Возможен ли полифонизм у Толстого?

Светлана Герасимова Голова
С.В. Герасимова.

ПОЛИФОНИЗМ РОМАНОВ ДОСТОЕВСКОГО И ТОЛСТОГО
Герасимова Светлана Валентиновна,
Кандидат наук, доцент,
Доцент Российского государственного университета
им. А.Н. Косыгина,
115035, РФ, г. Москва, ул. Садовническая, д. 33, стр. 1
metanoik@gmail.com

Статья посвящена проблеме соотношения принципов полифонизма в мире Достоевского с антропологическим учением Православной Церкви, выделяющей в природе человека три части души (разумную; гневательную, расположенную в области сердца; и вожделеющую) и три типа движения природы человека (по природе Ветхого Адама, даже против его природы, а также по природе Нового Адама). На основе трех частей души и трех типов их движения у Достоевского потенциально может сформироваться множество типов характеров, но в реальности создаются три варианта, подобные доминантам его художественного мира: это культура (где сердечная часть души движется по природе Нового Адама), цивилизация (с противоестественным умом) и язычество (для вожделеющей силы которого характерно движение по природе Ветхого Адама). Три брата становятся персонификациями трех частей (сил) природы человека: разумной (Иван, представитель цивилизации), сердечной (Алеша, творец культуры) и вожделеющей (Дмитрий, познавший языческий размах). Братья как единая соборная личность сфокусировали в себе судьбу России, которой предстоит, подобно зерну, пасть под натиском искушений и воскреснуть. Четвертый брат – Смердяков – воплощает жизненную силу природы человека.
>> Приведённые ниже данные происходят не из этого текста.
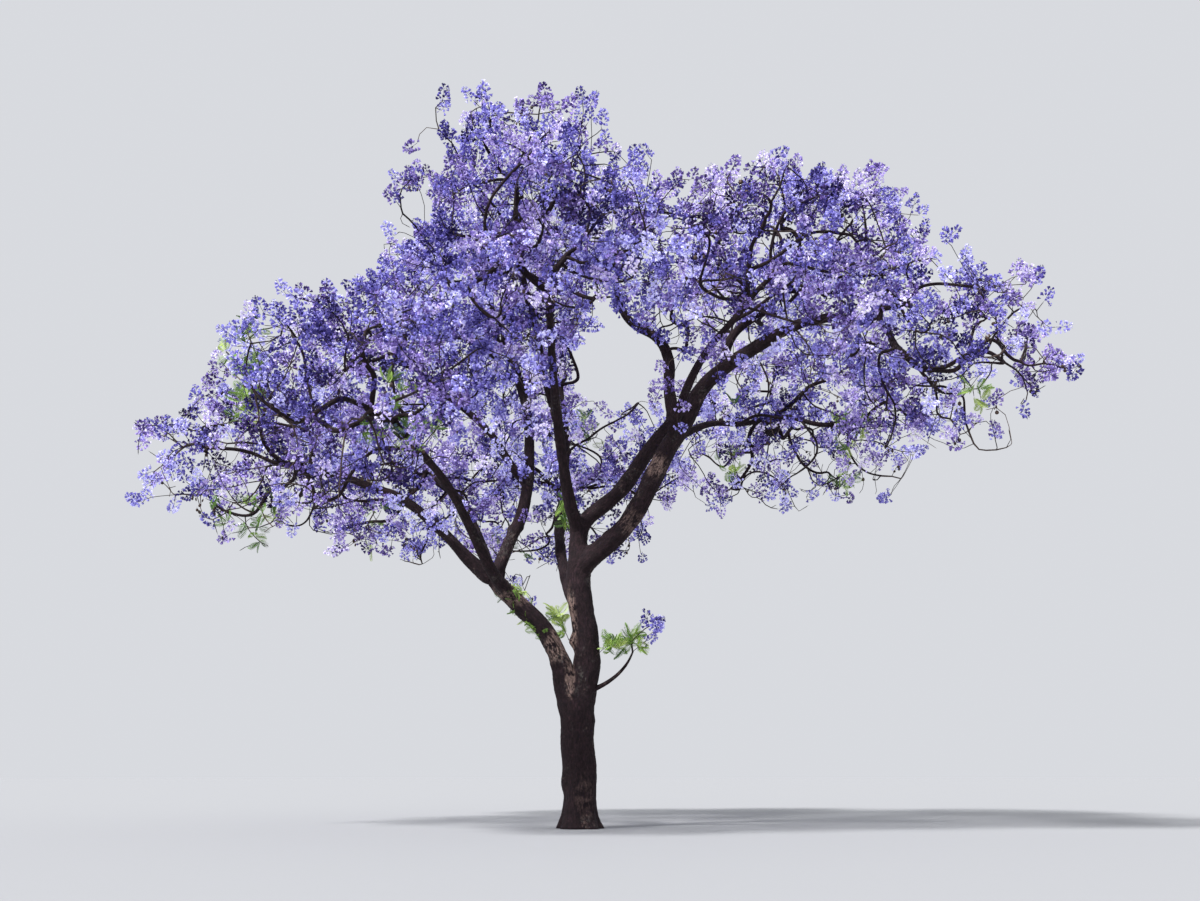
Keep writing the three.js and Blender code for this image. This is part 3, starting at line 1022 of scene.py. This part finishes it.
def chains_of(parents, load):
    """Lines of joints, each from the joint that it leaves to its tip, following the heaviest twig."""
    heir = {}
    for i, parent in enumerate(parents):
        if parent >= 0 and parents[parent] >= 0 and (parent not in heir or load[i] > load[heir[parent]]):
            heir[parent] = i
    chains = []
    for i, parent in enumerate(parents):
        if parent < 0 or heir.get(parent) == i:
            continue
        chain = [parent, i]
        while chain[-1] in heir:
            chain.append(heir[chain[-1]])
        chains.append(chain)
    return chains


class Bundle:
    """Many small meshes of one kind, joined."""

    def __init__(self):
        self.points, self.faces, self.shades, self.size = [], {3: [], 4: []}, {3: [], 4: []}, 0

    def add(self, points, faces, shades):
        for array, shade in zip(faces, shades):
            corners = array.shape[1]
            self.faces[corners].append(array + self.size)
            self.shades[corners].append(np.broadcast_to(shade, len(array)))
        self.points.append(points)
        self.size += len(points)

    def made(self, name, materials, smooth=True):
        used = [c for c in (3, 4) if self.faces[c]]
        return piece(
            name, np.vstack(self.points), [np.vstack(self.faces[c]) for c in used], materials,
            np.concatenate([np.concatenate(self.shades[c]) for c in used]), smooth,
        )


def wood_tubes(joints, parents, kept, most, thick_lines, twig_bundle, random):
    """Adds the thick start of each line of joints to the crown's boughs and the rest to its twigs, as far as
    its last joint that is kept."""
    for i in range(len(parents) - 1, -1, -1):
        if parents[i] >= 0:
            kept[parents[i]] |= kept[i]
    joints, parents = only(kept, joints, parents)
    radii, load, _ = thickened(parents, most)
    for chain in chains_of(parents, load):
        line, thick = joints[chain], radii[chain].copy()
        thick[0] = min(thick[0], thick[1] * FOOT_SPREAD)
        bough = int((thick > THICK).sum())
        if bough > 2:
            smooth = curve_through(line[:bough + 1])
            share = np.linspace(0, 1, len(smooth))
            thick_lines.append((smooth, np.interp(share, np.linspace(0, 1, bough + 1), thick[:bough + 1])))
            line, thick = line[bough - 1:], thick[bough - 1:]
        if len(line) < 2:
            continue
        line = np.insert(line, -1, (1 - NECK) * line[-2] + NECK * line[-1], axis=0)
        thick = np.insert(thick, -1, thick[-1])
        sides = next(sides for limit, sides in TWIG_SIDES if thick[0] < limit)
        points, quads, fan = simple_tube(line, thick, sides)
        shade = random.choice(3, p=TWIG_ODDS)
        twig_bundle.add(points, [quads, fan], [shade, shade])


def strip_columns(lengths):
    """Lays strips of these lengths end to end in columns. Gives each one's column and its start there."""
    slack = 1.05
    longest = max(max(lengths), slack * sum(lengths) / MAP_COLUMNS)
    places, column, used = [], 0, 0.0
    for length in lengths:
        if used + length > longest:
            column, used = column + 1, 0.0
        places.append((column, used))
        used += length + STRIP_GAP
    return places


def crown_boughs(lines, material):
    """The crown's own boughs, joined, each with a strip of its own on the map for baking."""
    random = np.random.default_rng(61)
    bundle, grains, quad_map, fan_map = Bundle(), [], [], []
    lengths = [lengths_along(line)[-1] for line, _ in lines]
    columns = strip_columns(lengths)
    column_width = 1 / (columns[-1][0] + 1)
    column_length = max(used + length for (_, used), length in zip(columns, lengths)) * (1 + MAP_MARGIN)
    for (column, used), (line, radii) in zip(columns, lines):
        line, radii = resampled(line, radii, CROWN_RING_SPACING)
        sides = 9 if radii[0] > HEAVY_BOUGH else 6
        run = lengths_along(line)
        angle, outward = outward_round(line, sides)
        angles, runs_along = np.meshgrid(angle, run)
        radius = np.repeat(radii[:, None], sides, 1)
        lumps = waves(angles, runs_along, turns=2, pace=9.0, count=10, random=random)
        radius = radius * (1 + CROWN_LUMP * lumps)
        skin = (line[:, None] + outward * radius[..., None]).reshape(-1, 3)
        quads, fan = tube_faces(len(line), sides)
        bundle.add(np.vstack([skin, line[-1]]), [quads, fan], [0, 0])
        grain = grain_at(angles, radius, runs_along)
        grains.append(np.vstack([grain, grain[-1:]]) + random.uniform(0, 9, 3))
        place = (used + run) / column_length
        strip = strip_map(place, sides, column * column_width, STRIP_SHARE * column_width)
        quad_map.append(strip[0])
        fan_map.append(strip[1])
    faces = [np.vstack(bundle.faces[4]), np.vstack(bundle.faces[3])]
    return piece("crown_boughs", np.vstack(bundle.points), faces, [material], grain=np.vstack(grains),
                 unrolled=np.vstack(quad_map + fan_map))


# Blossom: each flower's points, its faces and how much lighter or darker each face is than its panicle
def ring_of(turns, reach, heights):
    """Points round the +Z axis, at one height or at one height each."""
    return np.stack([reach * np.cos(turns), reach * np.sin(turns), np.broadcast_to(heights, turns.shape)], 1)


def cone_faces(sides):
    """Triangles from the point at the foot to the ring of points after it."""
    return [(0, 1 + (i + 1) % sides, 1 + i) for i in range(sides)]


def trumpet():
    """An open flower along +Z: a slim swollen tube and five lobes that widen outwards."""
    lobes, half_lobe = 5, 0.55
    turn = turns_of(lobes)
    edges = np.stack([turn - half_lobe, turn + half_lobe], 1).reshape(-1)
    throat = ring_of(turn, 0.2, 0.6)
    rim = ring_of(edges, 0.52, np.repeat([0.95, 0.88, 1.0, 0.92, 0.97], 2))
    lips = [(1 + i, lobes + 2 * i + 2, lobes + 2 * i + 1) for i in range(lobes)]
    faces = np.array(cone_faces(lobes) + lips)
    return np.vstack([[0, 0, 0], throat, rim]), faces, [-1] * lobes + [1] * lobes


def bell():
    """A flower seen from outside, along +Z: one bell with an uneven mouth."""
    mouth = ring_of(turns_of(4), np.array([0.42, 0.35, 0.44, 0.37]), [0.98, 0.84, 1.0, 0.9])
    return np.vstack([[0, 0, 0], mouth]), np.array(cone_faces(4)), [0] * 4


def bud():
    """A slim closed flower along +Z."""
    crown = ring_of(turns_of(3), 0.13, [0.55, 0.62, 0.5])
    return np.vstack([[0, 0, 0], crown]), np.array([(0, 2, 1), (0, 3, 2), (0, 1, 3)]), [-2] * 3


FLOWERS = [trumpet(), bell(), bud()]


def turned(ways, spin):
    """Rotations that take +Z to each way, after a spin about it."""
    ways = unit(ways)
    helper = np.where(np.abs(ways[:, 2:]) < 0.9, [[0.0, 0.0, 1.0]], [[1.0, 0.0, 0.0]])
    side = unit(np.cross(helper, ways))
    other = np.cross(ways, side)
    cos, sin = np.cos(spin)[:, None], np.sin(spin)[:, None]
    return np.stack([side * cos + other * sin, other * cos - side * sin, ways], 2)


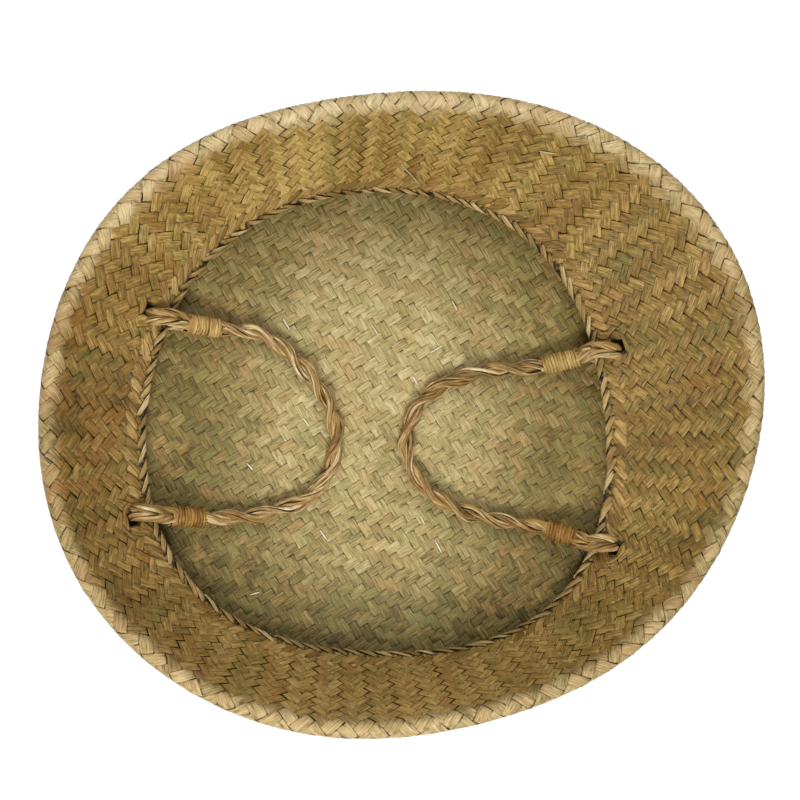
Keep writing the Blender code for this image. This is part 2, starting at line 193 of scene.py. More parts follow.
def seagrass(name, tones, warm, green, dive_shade, edge_shade=0.94, streak_mm=0.6, streak=1.2,
             crease=0.5, zones=None):
    """Dry seagrass leaf, split and pressed flat, unvarnished.

    To the eye it is matt straw. Each float has its own tone and leans to a warm brown or to a
    faint green, fine dark and pale lines run along its fibres, and painted shade darkens it where
    it dives under another. A strip's attributes hold the place along and across it in metres
    (grain), its tone, which carries painted light and shade in places, and its tint, how high it
    rides in the plait, lowered where shade is painted (rise), how near it is to the strip's edge
    (side) and how far it lies from the fold's crest or from the middle (zone).
    """
    made, tree = new_material(name)
    grain = add_node(tree, "ShaderNodeAttribute", attribute_name="grain").outputs["Vector"]
    tone = add_node(tree, "ShaderNodeAttribute", attribute_name="tone").outputs["Fac"]
    tint = add_node(tree, "ShaderNodeAttribute", attribute_name="tint").outputs["Fac"]
    rise = add_node(tree, "ShaderNodeAttribute", attribute_name="rise").outputs["Fac"]
    side = add_node(tree, "ShaderNodeAttribute", attribute_name="side").outputs["Fac"]

    # Fibre lines: a leaf's are 0.2 mm apart, and are drawn streak_mm apart so that they show,
    # with creases three times as far apart
    lines = []
    for apart, longer in ((streak_mm, 12), (streak_mm * 3, 9)):
        stretched = add_node(tree, "ShaderNodeVectorMath", {
            0: grain, 1: (1 / (apart * longer * MM), 1 / (apart * MM), 1000.0)},
            operation="MULTIPLY").outputs[0]
        noise = add_node(tree, "ShaderNodeTexNoise", {
            "Vector": stretched, "Scale": 1.0, "Detail": 2.0, "Roughness": 0.6}).outputs["Fac"]
        lines.append(add_node(tree, "ShaderNodeMapRange", {
            "Value": noise, "From Min": 0.34, "From Max": 0.66}).outputs[0])
    fibres = add_node(tree, "ShaderNodeMix", {0: crease, 2: lines[0], 3: lines[1]}).outputs[0]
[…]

Перед ней встают искушения, соотносимые с Молением о Чаше, с которым сопоставлен также монолог Гамлета «Быть или не быть». Внутренний и полифонически полноценный диалог Долли с Анной показывает, что Толстой хорошо чувствует движение природы человека, хотя его мало интересует троичность сил личности. Это естественно для толстовской семиотической системы творчества, в которой все части взаимосвязаны: писатель не видит Троицу в небе, поэтому не может ее заметить в человеке. Однако в мире Толстого возможен частичный полифонизм, простроенный на части церковного учения о человеке – на представлении о естественных и неестественных движениях его природы.
Ключевые слова: полифонический роман, антропология, Достоевский, Толстой.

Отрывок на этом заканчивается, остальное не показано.